On the other hand, B.C. is right on the average, or above average, in 24 of 25 defensive categories, the only blemish being they don't intercept a lot of balls.

O'Billovich looks at these stats and the films and says other teams around the league should not be fooled into thinking Buono's boys are an easy mark.

"There's a very fine line between winning and losing and the problem is, when you win and make … mistakes, people forget about it because you won," he says. "If you lose those games, then you are all of a sudden 10 times worse than it really is.

"That's what Wally's going through right now."

Obie too. His Cats started 1-4, and he told folks in Hamilton not to panic because while that was a bad record, it wasn't a bad team. Three straight wins later, his club is 4-4 and right back in it.
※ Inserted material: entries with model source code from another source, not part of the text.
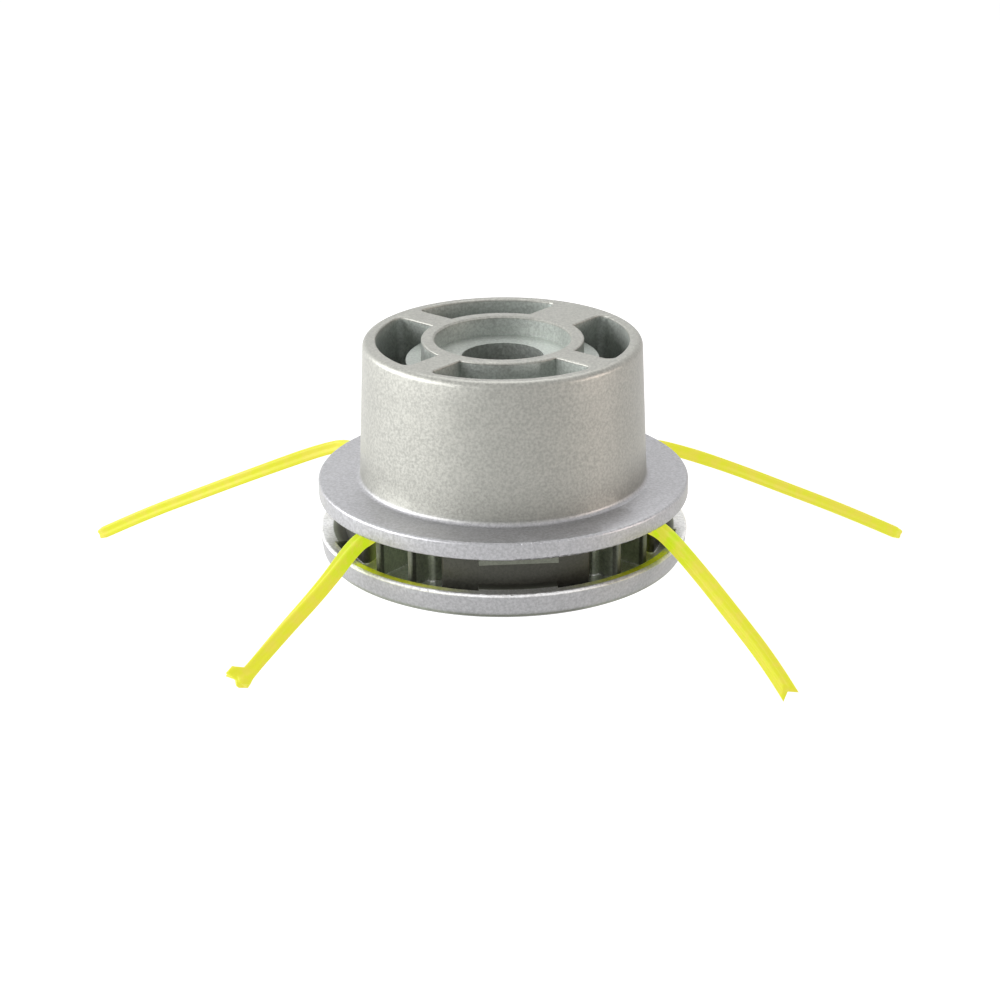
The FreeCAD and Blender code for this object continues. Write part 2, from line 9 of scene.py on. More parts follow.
import bmesh
import bpy
from mathutils import Euler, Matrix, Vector


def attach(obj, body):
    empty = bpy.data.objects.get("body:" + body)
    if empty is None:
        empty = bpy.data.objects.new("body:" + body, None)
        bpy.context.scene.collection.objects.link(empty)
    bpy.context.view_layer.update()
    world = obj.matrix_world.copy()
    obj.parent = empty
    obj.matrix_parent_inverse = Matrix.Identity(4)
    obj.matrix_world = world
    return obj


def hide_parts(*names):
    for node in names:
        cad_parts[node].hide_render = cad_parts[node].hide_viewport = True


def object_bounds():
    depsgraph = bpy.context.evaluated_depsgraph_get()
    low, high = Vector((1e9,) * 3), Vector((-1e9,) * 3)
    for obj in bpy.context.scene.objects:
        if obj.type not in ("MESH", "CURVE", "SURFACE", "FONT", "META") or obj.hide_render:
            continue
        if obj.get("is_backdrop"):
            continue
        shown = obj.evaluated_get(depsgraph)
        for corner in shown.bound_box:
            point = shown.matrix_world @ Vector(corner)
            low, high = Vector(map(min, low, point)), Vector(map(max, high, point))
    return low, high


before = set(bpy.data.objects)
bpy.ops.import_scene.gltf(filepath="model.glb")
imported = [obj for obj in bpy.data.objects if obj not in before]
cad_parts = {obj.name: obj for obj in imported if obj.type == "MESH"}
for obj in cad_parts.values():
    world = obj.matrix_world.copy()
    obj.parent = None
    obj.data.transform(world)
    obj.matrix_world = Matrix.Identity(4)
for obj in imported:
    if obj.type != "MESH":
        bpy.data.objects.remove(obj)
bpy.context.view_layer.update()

bl_info = {
    "name": "Trimmer head looks",
    "version": (1, 0, 0),
    "blender": (4, 5, 0),
    "location": "View3D > Sidebar > Head",
    "description": "Finishes a packed trimmer head: castings, screws, cutting line and studio",
    "category": "Object",
}

BODY = "root"
MM = 0.001

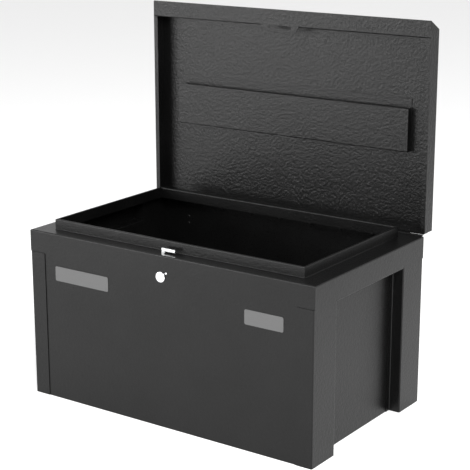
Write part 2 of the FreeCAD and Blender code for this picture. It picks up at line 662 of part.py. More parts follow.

The Lions opened the season with a win over Edmonton (when everyone thought both clubs would be competitive out of the box), then came six straight losses. These include a four-point defeat to Montreal, a four-point loss to Toronto, a three-pointer to the Eskimos (that one hurt) and a four-point loss to Calgary.

Close, but not enough. Now after the bye week to pull things together, the Lions have to face Calgary, Montreal, Toronto and Hamilton.

Buono and his staff are coaching like crazy, something you don't have to do when your team is purring along.

"I think sometimes when a team is flying, you're not really coaching it," he says. "You're just allowing them to go out and do the things they do, which is usually predicated on disciplines, executions and just going out and doing that over and over, and over again."

But when players struggle, you have to work to get them to produce the discipline and the execution. And you stick with the plan, whether you win or lose — "don't start changing how you coach, how you prepare because you win and then because you lose," Buono says.

Change for change's sake?

Those of a certain age will remember the old Argo Airlift and the way the rest of the CFL used to laugh at it.

In the 1960s, when Toronto was terrible, team management would panic at the first sign of two losses and start bringing in NFL and AFL cuts to see if they could stop the bleeding. Never worked.

The lift ended for a while under coach Leo Cahill, but after he was fired the mid-1970s featured a smaller, but still active, version of the old panic.

O'Billovich came to Toronto in 1982 and immediately put a stop to it, preferring to work slowly at finding the right guys and giving the ones he had the chance to show themselves.

"I still feel that's the way you build a winner," says the guy who took the Argos in 1983 to their first Grey Cup in 31 years. "You have to start somewhere, play with the hand you are dealt with."

He's been gradually changing the roster since taking over the Cats two seasons back, believing that when you make mid-season changes you do it "one or two, that kind of thing — nine or 10 doesn't work. When you are making that many changes, it will add up in terms of continuity."

As a note, the Winnipeg Blue Bombers have turned over almost all of their roster in the last two years as two new coaches and two GMs beavered away on the lineup.

Buono isn't against changes, by any means — part of the game — and just this week he signed defensive lineman Jonathan Brown, linebacker Chase Bullock and offensive lineman Joe McGrath. There could be more.

"The players and the coaches are being reviewed all the time, after every practice, after every game," Buono says. "They are reviewed, they are given grades, reports, verbal acknowledgment. That never changes. When you win, that occurs. When you lose, that occurs."

But you aren't going to see the old coach panic.

"Maybe I panic on the inside, but not on the outside, right," he says, chuckling. "It doesn't serve well, I've never believed, to make a decision when you are pressured, or when you are confused. When you start to panic, you cause confusion and you cause undue pressure."

Buono has never lost more than 12 games in a season, as mentioned. But you never know.

"As Cal Murphy [the legendary coach] says, if you are in the business long enough you will experience all the scenarios, win, lose or draw."

*Note to Titanic buffs: Please save your emails. We know that many believe the final tune from the band as the ship went under was actually the hymn Autumn.